I know a lot of Ph.D. behavioral psychologists, and they are universally committed to achieving change in an ethical manner. They are not driven to just sell products and make money. Behavior change is their life – their career – their personal commitment. Their personal identity is defined by the quality of their work.


If you have a great BBS process, but your employees are not engaged, it may be because the consequences for participating or not participating are not significant. BBS distinguishes itself from pseudo-BBS processes (like the old STOP process) by being focused on identifying and acknowledging safe behavior as well as concerns. Positive feedback, rewards, recognition, and group celebrations differentiate BBS from other approaches.

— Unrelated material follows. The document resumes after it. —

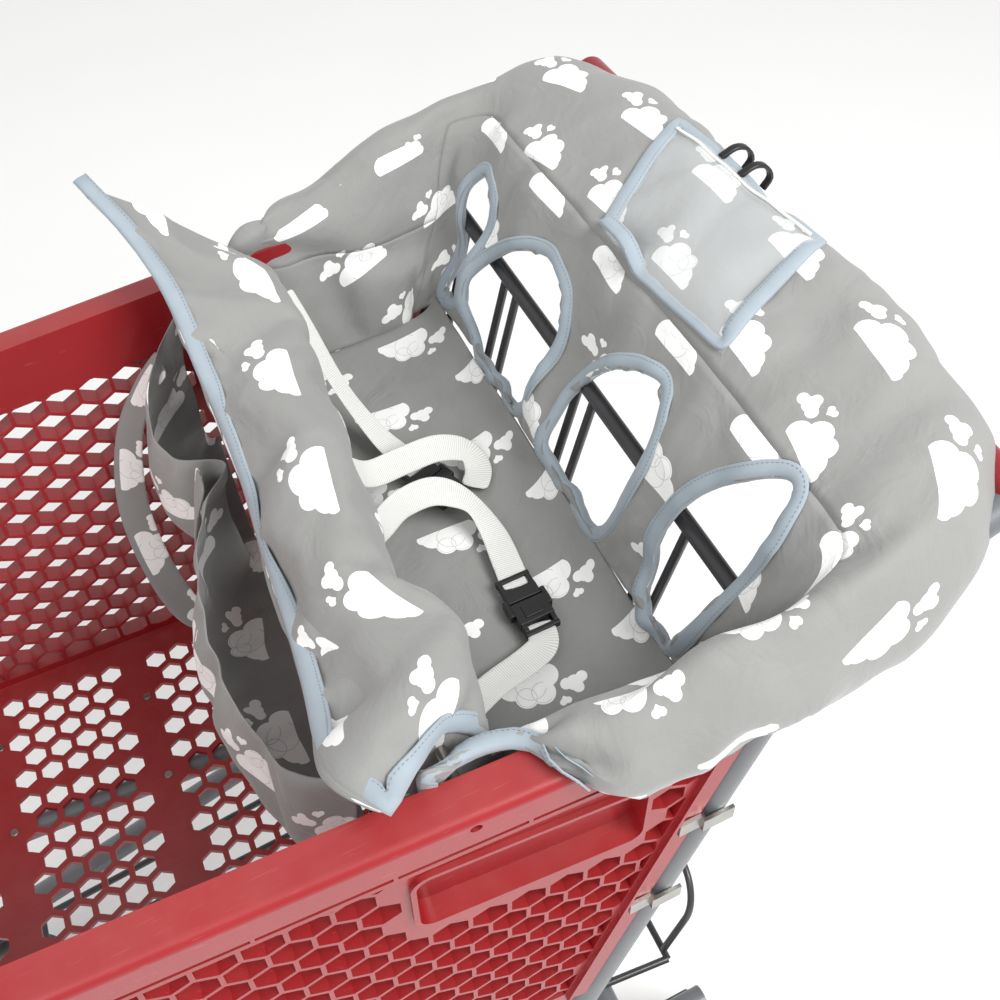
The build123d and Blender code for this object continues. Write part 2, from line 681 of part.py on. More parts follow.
# ---- wheels, forks, axles and swivel sockets ----
def wheel_pair(name, x, track):
    """Hub and tyre of the left and the right wheel at one station."""
    for side, side_name in ((1, "left"), (-1, "right")):
        middle = Plane(origin=(x, side * track, WHEEL_RADIUS), x_dir=(1, 0, 0), z_dir=(0, 1, 0))
        with BuildPart() as hub:
            with BuildSketch(middle.offset(-WHEEL_WIDTH / 2)):
                Circle(HUB_RADIUS)
                Circle(AXLE_RADIUS + RUNNING_FIT, mode=Mode.SUBTRACT)
            extrude(amount=WHEEL_WIDTH)
            for face in (WHEEL_WIDTH / 2 - 8, -WHEEL_WIDTH / 2):
                with BuildSketch(middle.offset(face)):
                    Circle(HUB_RADIUS - 6)
                    Circle(AXLE_RADIUS + 9, mode=Mode.SUBTRACT)
                extrude(amount=8, mode=Mode.SUBTRACT)
        save(hub, f"{name}_hub_{side_name}")
        with BuildPart() as tyre:
            with BuildSketch(middle.offset(-WHEEL_WIDTH / 2)):
                Circle(WHEEL_RADIUS)
                Circle(HUB_RADIUS, mode=Mode.SUBTRACT)
            extrude(amount=WHEEL_WIDTH)
            fillet(tyre.edges().filter_by(GeomType.CIRCLE).group_by(lambda e: e.radius)[-1], 6)
        save(tyre, f"{name}_tyre_{side_name}")


wheel_pair("front", CASTER_X - CASTER_TRAIL, FRONT_TRACK)
wheel_pair("rear", REAR_WHEEL_X, REAR_TRACK)

FORK_HALF = WHEEL_WIDTH / 2 + FORK_GAP
SOCKET_BOTTOM = RAIL_HEIGHT - 23


def fork(x_axle, x_top, y, top):
    """Bent plate fork over a wheel, with its axle hole."""
    with BuildPart() as piece:
        with BuildSketch(Plane.XY.offset(top - FORK_PLATE)):
            with Locations(((x_axle + x_top) / 2, y)):
                RectangleRounded(48 + abs(x_top - x_axle), 2 * (FORK_HALF + FORK_PLATE), 4)
        extrude(amount=FORK_PLATE)
        for side in (1, -1):
            leg = Plane(origin=(0, y + side * (FORK_HALF + FORK_PLATE / 2), 0), x_dir=(1, 0, 0), z_dir=(0, -1, 0))
            with BuildSketch(leg.offset(-FORK_PLATE / 2)):
                Polygon(
                    (x_axle - 15, WHEEL_RADIUS),
                    (x_axle + 15, WHEEL_RADIUS),
                    (max(x_axle, x_top) + 20, top - FORK_PLATE),
                    (min(x_axle, x_top) - 20, top - FORK_PLATE),
                    align=None,
                )
                with Locations((x_axle, WHEEL_RADIUS)):
                    Circle(15)
                    Circle(AXLE_RADIUS, mode=Mode.SUBTRACT)
            extrude(amount=FORK_PLATE)
    return piece


front_fork = fork(CASTER_X - CASTER_TRAIL, CASTER_X, FRONT_TRACK, SOCKET_BOTTOM - 0.3)
with BuildPart() as caster_fork:
    add(front_fork.part)
    with Locations((CASTER_X, FRONT_TRACK, SOCKET_BOTTOM - 0.3)):
        Cylinder(STEM_RADIUS, 42, align=(Align.CENTER, Align.CENTER, Align.MIN))
save_pair(caster_fork, "caster_fork")

with BuildPart() as caster_socket:
    add(socket_envelope.part)
    with Locations((CASTER_X, FRONT_TRACK, SOCKET_BOTTOM)):
        Cylinder(STEM_RADIUS + RUNNING_FIT, 43, align=(Align.CENTER, Align.CENTER, Align.MIN), mode=Mode.SUBTRACT)
    fillet(caster_socket.edges().filter_by(GeomType.CIRCLE).group_by(Axis.Z)[-1], 4)
save_pair(caster_socket, "caster_socket")

rear_fork = fork(REAR_WHEEL_X, REAR_WHEEL_X, REAR_TRACK, RAIL_HEIGHT - RAIL_RADIUS)
save_pair(rear_fork, "rear_fork")

axle_reach = FORK_HALF + FORK_PLATE + 3
for axle_name, axle_x, axle_y in (
    ("front_axle", CASTER_X - CASTER_TRAIL, FRONT_TRACK),
    ("rear_axle", REAR_WHEEL_X, REAR_TRACK),
):
    with BuildPart() as axle:
        with BuildSketch(Plane.XZ.offset(-(axle_y - axle_reach))):
            with Locations((axle_x, WHEEL_RADIUS)):
                Circle(AXLE_RADIUS)
        extrude(amount=-2 * axle_reach)
        for side in (1, -1):
            inner = axle_y + side * (FORK_HALF + FORK_PLATE)
            with BuildSketch(Plane.XZ.offset(-inner)):
                with Locations((axle_x, WHEEL_RADIUS)):
                    RegularPolygon(8, 6)
            extrude(amount=-side * 5)
    save_pair(axle, axle_name)

# ---- front bumper along the rim ----
with BuildPart() as front_bumper:
    with BuildSketch(front_wall.offset(RIM_WIDTH)):
        with Locations((0, -RIM_SKIRT / 2)):
            RectangleRounded(2 * front_top_half - 110, RIM_SKIRT - 6, 8)
    extrude(amount=36)
    split(bisect_by=Plane(origin=(FRONT_END, 0, 0), z_dir=(1, 0, 0)), keep=Keep.BOTTOM)
save(front_bumper, "front_bumper")

# ---- padded cover over the handle and the child seat ----
BOLSTER_FRONT = -320       # where the leg panel hangs from the bolster
BOLSTER_LOW = 1030
BOLSTER_TOP = 1082
BOLSTER_HALF = 317
BOLSTER_PAD = 13


def bolster_section(inset):
    """Closed outline points of the bolster over the handle, set in from its outer face."""
    return [
        (BOLSTER_FRONT - inset, BOLSTER_LOW),
        (-345, BOLSTER_TOP - 20 - inset),
        (-410, BOLSTER_TOP - inset),
        (-470, BOLSTER_TOP - inset),
        (-508 + inset * 0.7, 1056 - inset * 0.7),
        (REAR_END + inset, 1005),
        (REAR_END + inset + 3, 930),
    ]


with BuildPart() as cover_bolster:
    with BuildSketch(Plane.XZ.offset(-BOLSTER_HALF)):
        Polygon(*bolster_section(0), *reversed(bolster_section(BOLSTER_PAD)), align=None)
    extrude(amount=2 * BOLSTER_HALF)
save(cover_bolster, "cover_bolster")

# side drapes outside the basket, turned in over the rim
WING_PAD = 16
WING_OUTLINE = (
    (-119, 958), (-204, 1000), (-318, 1050), (-402, 1080), (-470, 1076), (-515, 1040), (-522, 985),
    (-447, 930), (-380, 894), (-330, 882), (-286, 880), (-236, 890), (-189, 916),
)
WING_INNER = BOLSTER_HALF + SOFT_GAP
with BuildPart() as cover_wing:
    with BuildSketch(Plane.XZ.offset(-WING_INNER)):
        Polygon(*WING_OUTLINE, align=None)
    extrude(amount=-WING_PAD)
    lip_rear = -296
    lip_front = -130
    with BuildSketch(Plane.XZ.offset(-WING_INNER)):
        Polygon(
            (lip_front, rim_z(lip_front) + 1),
            (lip_front, rim_z(lip_front) + 15),
            (lip_rear, rim_z(lip_rear) + 15),
            (lip_rear, rim_z(lip_rear) + 1),
            align=None,
        )
    extrude(amount=46)
save_pair(cover_wing, "cover_wing")

# panel with the leg holes, hung in front of the gate
LEG_PANEL_PAD = 14
LEG_PANEL_GAP = SLEEVE_RADIUS + SOFT_GAP
gate_plane = Plane(
    origin=gate_point(0, 0),
    x_dir=(0, 1, 0),
    z_dir=(cos(radians(REAR_LEAN)), 0, sin(radians(REAR_LEAN))),
)
PANEL_TOP = BOLSTER_LOW - 4 - HINGE_Z
PANEL_LOW = -112
LEG_PANEL_HALF = 262
with BuildPart() as cover_leg_panel:
    with BuildSketch(gate_plane.offset(LEG_PANEL_GAP)):
        with Locations((0, (PANEL_TOP + PANEL_LOW) / 2)):
            Rectangle(2 * LEG_PANEL_HALF, PANEL_TOP - PANEL_LOW)
        for middle, width in LEG_HOLES:
            with Locations((middle, LEG_HOLE_Z - HINGE_Z)):
                RectangleRounded(width, LEG_HOLE_HEIGHT, min(width, LEG_HOLE_HEIGHT) / 2 - 2, mode=Mode.SUBTRACT)
    extrude(amount=LEG_PANEL_PAD)
save(cover_leg_panel, "cover_leg_panel")

# seat pad on the flap
SEAT_PAD_HALF = 224
with BuildPart() as cover_seat_pad:
    with Locations(((flap_rear - 6 + SEAT_ROD_X - 37) / 2, 0, seat_pivot[2] + SOFT_GAP + SEAT_PAD / 2)):
        Box(SEAT_ROD_X - 37 - flap_rear + 6, 2 * SEAT_PAD_HALF, SEAT_PAD)
    fillet(cover_seat_pad.edges().filter_by(Axis.Z), 14)
save(cover_seat_pad, "cover_seat_pad")

# side walls of the padded well, against the side panels
WELL_PAD = 20
WELL_SIDE = ((-282, 958), (-98, 946), (-98, 830), (-246, 830))
with BuildPart() as cover_side:
    with BuildSketch(left_wall.offset(-SOFT_GAP)):
        Polygon(*[(REF_X - x, z - REF_Z) for x, z in WELL_SIDE], align=None)
    extrude(amount=-WELL_PAD)
save_pair(cover_side, "cover_side")

# back pad: up the seat back, over its rod and forward over the basket
BACK_PAD_HALF = 234
with BuildPart() as cover_back_pad:
    with BuildSketch(Plane.XZ.offset(-BACK_PAD_HALF)):
        Polygon(
            (SEAT_ROD_X - 28, 832),
            (SEAT_ROD_X - 24, HINGE_Z - 6),
            (SEAT_ROD_X - 16, HINGE_Z + 24),
            (-6, 1062),
            (4, 1050),
            (SEAT_ROD_X - 4.5, HINGE_Z + 11),
            (SEAT_ROD_X - 10.5, HINGE_Z - 9),
            (SEAT_ROD_X - 14, 832),
            align=None,
        )
    extrude(amount=2 * BACK_PAD_HALF)
save(cover_back_pad, "cover_back_pad")

# pouch that hangs on the basket side of the seat back
with BuildPart() as cover_pouch:
    hung_top = gate_point(9, 0, SEAT_ROD_X, WIRE_RADIUS + SOFT_GAP)
    hung_low = gate_point(SEAT_DROP - 8, 0, SEAT_ROD_X, WIRE_RADIUS + SOFT_GAP)
    with BuildSketch(Plane.XZ.offset(-160)):
        Polygon(
            (hung_top[0], hung_top[2]),
            (hung_low[0], hung_low[2]),
            (-26, 742),
            (16, 738),
            (34, 790),
            (14, 944),
            (-50, 944),
            align=None,
        )
    extrude(amount=360)
save(cover_pouch, "cover_pouch")

# clear window pocket on top of the bolster
pocket_plane = Plane(
    origin=(-378, -30, BOLSTER_TOP - 9.85 + SOFT_GAP),
    x_dir=(0, 1, 0),
    z_dir=(20, 0, 65),
)
with BuildPart() as window_pocket:
    with BuildSketch(pocket_plane):
        RectangleRounded(170, 62, 6)
    extrude(amount=1.5)
save(window_pocket, "window_pocket")

# webbing straps that lie on the seat pad, with their buckle
belt_z = seat_pivot[2] + SOFT_GAP + SEAT_PAD + 0.3
with BuildPart() as seat_belts:
    for side in (1, -1):
        with Locations((-180, side * 62, belt_z + BELT_THICKNESS / 2)):
            Box(BELT_WIDTH, 80, BELT_THICKNESS)
save(seat_belts, "seat_belts")
with BuildPart() as belt_buckle:
    with Locations((-180, 0, belt_z + 6)):
        Box(34, 43, 12)
    fillet(belt_buckle.edges().filter_by(Axis.Z), 6)
save(belt_buckle, "belt_buckle")
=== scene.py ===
"""Shopping cart with a padded cover on its child seat, in metres: +X to the front, +Y left, +Z up."""

import math

import bmesh
import bpy
import numpy as np
from mathutils import Matrix, Vector, noise
from mathutils.bvhtree import BVHTree


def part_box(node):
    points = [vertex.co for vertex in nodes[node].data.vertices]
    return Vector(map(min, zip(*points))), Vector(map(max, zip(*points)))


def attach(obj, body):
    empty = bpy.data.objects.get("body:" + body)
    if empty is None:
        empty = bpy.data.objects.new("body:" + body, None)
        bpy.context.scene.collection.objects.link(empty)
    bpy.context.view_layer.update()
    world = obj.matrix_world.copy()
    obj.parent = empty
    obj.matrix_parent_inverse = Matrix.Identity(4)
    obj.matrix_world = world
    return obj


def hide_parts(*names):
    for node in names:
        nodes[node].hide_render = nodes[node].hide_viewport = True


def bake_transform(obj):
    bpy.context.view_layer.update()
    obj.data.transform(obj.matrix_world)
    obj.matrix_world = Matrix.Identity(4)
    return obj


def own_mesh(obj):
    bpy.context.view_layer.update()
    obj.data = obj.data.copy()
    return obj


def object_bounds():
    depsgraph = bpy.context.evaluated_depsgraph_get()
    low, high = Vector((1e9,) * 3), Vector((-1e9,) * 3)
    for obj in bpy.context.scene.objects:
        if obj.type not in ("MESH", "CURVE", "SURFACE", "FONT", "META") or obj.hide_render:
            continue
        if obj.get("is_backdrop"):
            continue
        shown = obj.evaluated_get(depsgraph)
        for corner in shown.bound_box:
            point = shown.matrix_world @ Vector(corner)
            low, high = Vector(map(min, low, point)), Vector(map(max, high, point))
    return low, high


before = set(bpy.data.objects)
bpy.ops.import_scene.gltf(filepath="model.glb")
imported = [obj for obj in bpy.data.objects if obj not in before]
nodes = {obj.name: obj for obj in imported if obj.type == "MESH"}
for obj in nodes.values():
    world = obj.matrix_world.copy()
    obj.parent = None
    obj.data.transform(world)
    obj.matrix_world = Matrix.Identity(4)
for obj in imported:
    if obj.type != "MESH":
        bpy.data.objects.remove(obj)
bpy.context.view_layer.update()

# ---- basket walls, floor and seat flap ----
# Moulded red polypropylene: a honeycomb lattice under a glossy rolled rim. The mould's texture and
# years of goods sliding past leave it satin, dusty on the level faces and pale on its rubbed edges.


def linear(code):
    """Linear colour of an sRGB hex code."""
    parts = [int(code[i : i + 2], 16) / 255 for i in (1, 3, 5)]
    return [p / 12.92 if p < 0.04045 else ((p + 0.055) / 1.055) ** 2.4 for p in parts] + [1.0]


def add(tree, kind, inputs=None, **settings):
    """Adds a node with its settings; each input is a value or the socket that feeds it."""
    made = tree.nodes.new("ShaderNode" + kind if tree.type == "SHADER" else kind)
    for name, value in settings.items():
        setattr(made, name, value)
    for name, value in (inputs or {}).items():
        if isinstance(value, bpy.types.NodeSocket):
            tree.links.new(value, made.inputs[name])
        else:
            made.inputs[name].default_value = value
    return made


def finish_material(name, **shader_values):
    """New material with one Principled shader, and its node tree and shader."""
    made = bpy.data.materials.new(name)
    made.use_nodes = True
    tree = made.node_tree
    shader = tree.nodes["Principled BSDF"]
    for socket, value in shader_values.items():
        shader.inputs[socket.replace("_", " ")].default_value = value
    return made, tree, shader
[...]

In the United States, hierarchical organizational structures have been all but abandoned in favor of flatter – more participative structures that encourage employee participation in decision-making processes. An accompanying phenomenon has been an equivalent social sensitivity – an increased emphasis on employee respect, job satisfaction, and management-employee relations.


Progressive companies (those that seek to elicit high levels of discretionary effort from their workforce) develop managers and supervisors who know how to provide positive feedback and recognize employee value-added behaviors. They embrace the concept of “Total Rewards,” which attempts to align all organizational systems and processes in a manner that encourages employee loyalty, commitment, and performance contribution.


Internationally, there are broad variances in organizational practices and social systems. Many companies have not trained their supervisors and managers in advanced interpersonal skills and the relationship between employee and supervisor is authoritatively defined. Therefore employees may not be positively encouraged to perform, but perform in order to avoid the displeasure of their immediate supervisors. The difference in performance and job satisfaction between the two approaches is well researched and documented. Well trained supervisors who know how to use positive feedback and recognition attain 30%+ better employee performance when compared to authoritarian models of supervision.


There are many organizational settings in which tangible incentives are practical and can compensate for problems with supervisory training, organizational structure, or other broad cultural issues. In other words, if you cannot engage your employees with a Total Rewards or positive reinforcement-based organizational philosophy, then you can elicit employee performance and behavior change using well designed incentive systems.


Incentives have always worked well in jobs and industries where employees willingly compete against explicit performance measures and objectives. Most sales-related jobs have at least monthly measures of performance and sales people are willingly to pit themselves against each other and a sales goal. They love the awards, plaques, Ipods, and vacation trips they are awarded as a result of reaching performance objectives.


Incentives have less consistent success when applied to manufacturing settings, and their effectiveness is related to the sensitivity with which the rewards and recognition process is designed and applied. The systematic delivery of awards, tangible items, and so forth is effective when paired with management attention and organizational appreciation.


Incentives can be effective when:

  • You need to create behavior change quickly
  • When organizational culture change is impractical – where the government runs the business or the organization is engaged in broader problems (like the automotive industry in the US now)
  • Where leadership engagement is difficult to obtain
  • Where supervisor and managers are not well trained in “people skills”
  • Where management has very little leverage over performance behavior – as in highly unionized organizations
  • Where the education level of employees is very low or language barriers disrupt supervisor/employee communications
  • Where money is the primary motivator for job satisfaction
  • The organization cannot drive symbolic rewards and recognition practices successfully


The use of tangible rewards in conjunction with BBS processes is common in the US. Symbolic rewards – caps, coffee cups, gift certificates, and dinner celebrations employees are quite common. If an employee in the US feels rewarded by a gift certificate and a plaque, but is conflicted by larger rewards like Ipods and vacation trips, then the organization should govern its behavior accordingly.


On the other hand, many work environments require the systematic delivery of tangible rewards to fully engage employees and to encourage behavior change. If the system is customized to the organization and to the specific behaviors required for performance success, then incentives will add value. If you read previous blogs in this sequence, you will identify a trend in the advice I provide for interjecting change into organizations: Participation, collaboration and customization are necessary to ensure that the system fits the organization and to ensure that employees accept the system.


If your BBS system is not performing satisfactorily, then you might consider increasing employee engagement and behavior change through the skillful and sensitive application of a well-designed tangible reward system. Make sure that the tangible rewards are applied to up-stream performance indicators and to safe behaviors – not to downstream results.


Also, consider using incentives to encourage management and supervisory behavior change. If you survey your employees about what kind of verbal behavior they want to see from their supervisors, you will come up with a list that approximates the multitude of surveys conducted in the US and Europe asking the same question.